— START OF Input material —

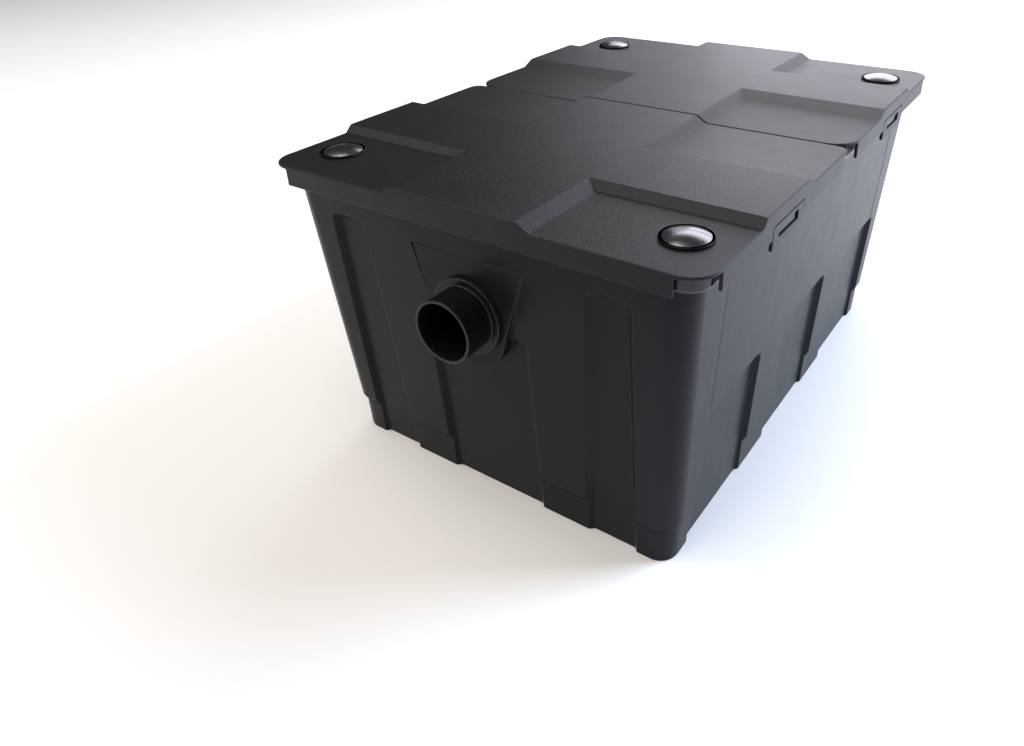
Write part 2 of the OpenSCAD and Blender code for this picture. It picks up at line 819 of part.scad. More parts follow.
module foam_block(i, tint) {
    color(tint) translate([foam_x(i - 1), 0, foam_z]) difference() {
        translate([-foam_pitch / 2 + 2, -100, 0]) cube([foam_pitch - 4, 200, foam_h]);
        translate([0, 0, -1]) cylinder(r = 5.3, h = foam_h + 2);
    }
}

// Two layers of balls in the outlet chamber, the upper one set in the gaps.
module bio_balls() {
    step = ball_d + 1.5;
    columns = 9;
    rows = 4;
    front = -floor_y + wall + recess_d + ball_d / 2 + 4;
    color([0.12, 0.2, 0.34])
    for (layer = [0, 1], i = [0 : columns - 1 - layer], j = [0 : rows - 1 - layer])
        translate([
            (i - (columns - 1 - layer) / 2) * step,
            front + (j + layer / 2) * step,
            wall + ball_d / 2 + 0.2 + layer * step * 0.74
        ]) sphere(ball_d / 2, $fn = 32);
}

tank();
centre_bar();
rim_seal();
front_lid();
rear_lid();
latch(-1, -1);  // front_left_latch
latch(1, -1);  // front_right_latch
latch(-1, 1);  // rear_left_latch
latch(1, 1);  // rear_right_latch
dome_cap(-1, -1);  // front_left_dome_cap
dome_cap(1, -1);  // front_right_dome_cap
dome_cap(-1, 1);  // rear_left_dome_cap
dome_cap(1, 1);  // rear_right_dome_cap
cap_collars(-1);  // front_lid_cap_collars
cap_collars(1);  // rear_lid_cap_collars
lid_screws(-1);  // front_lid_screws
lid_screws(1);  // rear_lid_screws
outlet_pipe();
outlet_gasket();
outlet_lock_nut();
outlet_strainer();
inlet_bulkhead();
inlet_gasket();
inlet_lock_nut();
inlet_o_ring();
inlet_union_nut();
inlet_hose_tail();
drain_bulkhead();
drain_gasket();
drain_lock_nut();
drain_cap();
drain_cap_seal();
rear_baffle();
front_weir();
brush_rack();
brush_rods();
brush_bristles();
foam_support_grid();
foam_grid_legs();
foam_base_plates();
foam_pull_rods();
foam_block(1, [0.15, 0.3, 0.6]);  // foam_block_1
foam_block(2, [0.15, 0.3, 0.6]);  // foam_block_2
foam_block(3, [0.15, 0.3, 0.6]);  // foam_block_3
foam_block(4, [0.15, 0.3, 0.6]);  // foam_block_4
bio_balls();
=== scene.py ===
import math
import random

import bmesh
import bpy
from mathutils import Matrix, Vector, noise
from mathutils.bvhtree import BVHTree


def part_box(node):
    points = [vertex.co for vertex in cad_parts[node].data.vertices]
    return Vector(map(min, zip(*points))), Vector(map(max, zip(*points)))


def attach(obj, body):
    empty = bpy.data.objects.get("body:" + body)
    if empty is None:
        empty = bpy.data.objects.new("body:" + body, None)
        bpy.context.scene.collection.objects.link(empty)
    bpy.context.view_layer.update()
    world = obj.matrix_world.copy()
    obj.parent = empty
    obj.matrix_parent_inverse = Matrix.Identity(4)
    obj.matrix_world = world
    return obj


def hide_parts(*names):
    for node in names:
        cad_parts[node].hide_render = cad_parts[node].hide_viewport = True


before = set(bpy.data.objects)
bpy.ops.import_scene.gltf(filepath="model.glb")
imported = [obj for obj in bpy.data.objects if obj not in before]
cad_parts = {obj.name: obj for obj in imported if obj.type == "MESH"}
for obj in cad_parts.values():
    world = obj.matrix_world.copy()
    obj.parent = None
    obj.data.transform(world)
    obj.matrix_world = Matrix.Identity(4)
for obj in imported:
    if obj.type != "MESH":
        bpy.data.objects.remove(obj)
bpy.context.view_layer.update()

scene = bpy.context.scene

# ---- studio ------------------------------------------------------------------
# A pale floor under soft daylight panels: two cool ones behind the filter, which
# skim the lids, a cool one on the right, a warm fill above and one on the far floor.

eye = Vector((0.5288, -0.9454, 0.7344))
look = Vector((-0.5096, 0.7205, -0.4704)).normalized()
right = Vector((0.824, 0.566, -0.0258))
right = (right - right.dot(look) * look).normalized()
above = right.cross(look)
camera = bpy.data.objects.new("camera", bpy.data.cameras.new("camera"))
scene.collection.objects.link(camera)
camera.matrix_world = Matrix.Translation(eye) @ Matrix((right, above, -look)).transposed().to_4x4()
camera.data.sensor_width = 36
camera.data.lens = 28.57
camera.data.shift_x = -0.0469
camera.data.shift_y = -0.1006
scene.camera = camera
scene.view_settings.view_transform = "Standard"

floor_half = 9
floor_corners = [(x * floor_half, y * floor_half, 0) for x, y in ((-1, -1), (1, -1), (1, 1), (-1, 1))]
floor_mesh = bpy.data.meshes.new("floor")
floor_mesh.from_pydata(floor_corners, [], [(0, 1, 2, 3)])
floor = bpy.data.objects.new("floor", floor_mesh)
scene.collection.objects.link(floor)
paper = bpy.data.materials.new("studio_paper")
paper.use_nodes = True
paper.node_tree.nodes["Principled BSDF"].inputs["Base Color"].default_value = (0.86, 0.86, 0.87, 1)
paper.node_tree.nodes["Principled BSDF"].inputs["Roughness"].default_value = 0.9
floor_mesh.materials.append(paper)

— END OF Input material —
— START OF Input material —

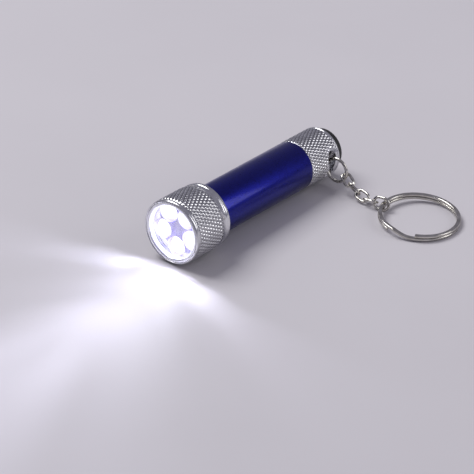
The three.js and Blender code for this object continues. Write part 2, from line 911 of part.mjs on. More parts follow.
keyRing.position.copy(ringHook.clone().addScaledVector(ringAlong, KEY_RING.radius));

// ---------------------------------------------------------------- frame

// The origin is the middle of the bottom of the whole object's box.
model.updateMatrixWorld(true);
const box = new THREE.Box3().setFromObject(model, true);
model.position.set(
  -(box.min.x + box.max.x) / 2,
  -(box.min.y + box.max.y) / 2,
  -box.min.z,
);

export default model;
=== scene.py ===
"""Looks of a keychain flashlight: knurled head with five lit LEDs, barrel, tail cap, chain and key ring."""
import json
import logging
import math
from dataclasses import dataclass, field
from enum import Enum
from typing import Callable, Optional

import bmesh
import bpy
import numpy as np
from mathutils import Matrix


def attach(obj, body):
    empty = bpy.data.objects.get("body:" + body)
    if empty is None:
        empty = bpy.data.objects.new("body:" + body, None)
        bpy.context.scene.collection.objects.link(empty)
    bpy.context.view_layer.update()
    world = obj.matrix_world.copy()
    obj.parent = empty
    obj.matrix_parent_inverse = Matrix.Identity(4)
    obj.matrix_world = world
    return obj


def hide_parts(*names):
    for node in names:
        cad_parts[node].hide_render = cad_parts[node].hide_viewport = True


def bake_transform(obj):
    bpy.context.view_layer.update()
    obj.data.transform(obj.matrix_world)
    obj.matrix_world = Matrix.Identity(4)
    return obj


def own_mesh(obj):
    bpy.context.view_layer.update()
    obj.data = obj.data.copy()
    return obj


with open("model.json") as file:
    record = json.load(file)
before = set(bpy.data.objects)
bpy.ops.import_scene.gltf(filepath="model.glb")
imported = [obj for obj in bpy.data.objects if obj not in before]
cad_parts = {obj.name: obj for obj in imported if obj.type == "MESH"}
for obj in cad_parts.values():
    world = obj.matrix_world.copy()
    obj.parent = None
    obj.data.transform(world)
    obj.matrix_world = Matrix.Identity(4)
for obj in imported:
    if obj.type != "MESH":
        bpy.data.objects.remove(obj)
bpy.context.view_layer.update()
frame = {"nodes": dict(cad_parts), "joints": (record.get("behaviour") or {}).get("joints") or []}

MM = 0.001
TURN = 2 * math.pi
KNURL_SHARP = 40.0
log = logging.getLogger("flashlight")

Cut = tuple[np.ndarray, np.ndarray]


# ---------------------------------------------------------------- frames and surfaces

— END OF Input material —

> **Stated exercise**:
Reproduce exactly the lines from the one containing "foam_block(1, [0.15, 0.3, 0.6]);" through the one containing "# skim the lids, a", inclusive, and nothing else.

> **Solution to this task**:
foam_block(1, [0.15, 0.3, 0.6]);  // foam_block_1
foam_block(2, [0.15, 0.3, 0.6]);  // foam_block_2
foam_block(3, [0.15, 0.3, 0.6]);  // foam_block_3
foam_block(4, [0.15, 0.3, 0.6]);  // foam_block_4
bio_balls();
=== scene.py ===
import math
import random

import bmesh
import bpy
from mathutils import Matrix, Vector, noise
from mathutils.bvhtree import BVHTree


def part_box(node):
    points = [vertex.co for vertex in cad_parts[node].data.vertices]
    return Vector(map(min, zip(*points))), Vector(map(max, zip(*points)))


def attach(obj, body):
    empty = bpy.data.objects.get("body:" + body)
    if empty is None:
        empty = bpy.data.objects.new("body:" + body, None)
        bpy.context.scene.collection.objects.link(empty)
    bpy.context.view_layer.update()
    world = obj.matrix_world.copy()
    obj.parent = empty
    obj.matrix_parent_inverse = Matrix.Identity(4)
    obj.matrix_world = world
    return obj


def hide_parts(*names):
    for node in names:
        cad_parts[node].hide_render = cad_parts[node].hide_viewport = True


before = set(bpy.data.objects)
bpy.ops.import_scene.gltf(filepath="model.glb")
imported = [obj for obj in bpy.data.objects if obj not in before]
cad_parts = {obj.name: obj for obj in imported if obj.type == "MESH"}
for obj in cad_parts.values():
    world = obj.matrix_world.copy()
    obj.parent = None
    obj.data.transform(world)
    obj.matrix_world = Matrix.Identity(4)
for obj in imported:
    if obj.type != "MESH":
        bpy.data.objects.remove(obj)
bpy.context.view_layer.update()

scene = bpy.context.scene

# ---- studio ------------------------------------------------------------------
# A pale floor under soft daylight panels: two cool ones behind the filter, which
# skim the lids, a cool one on the right, a warm fill above and one on the far floor.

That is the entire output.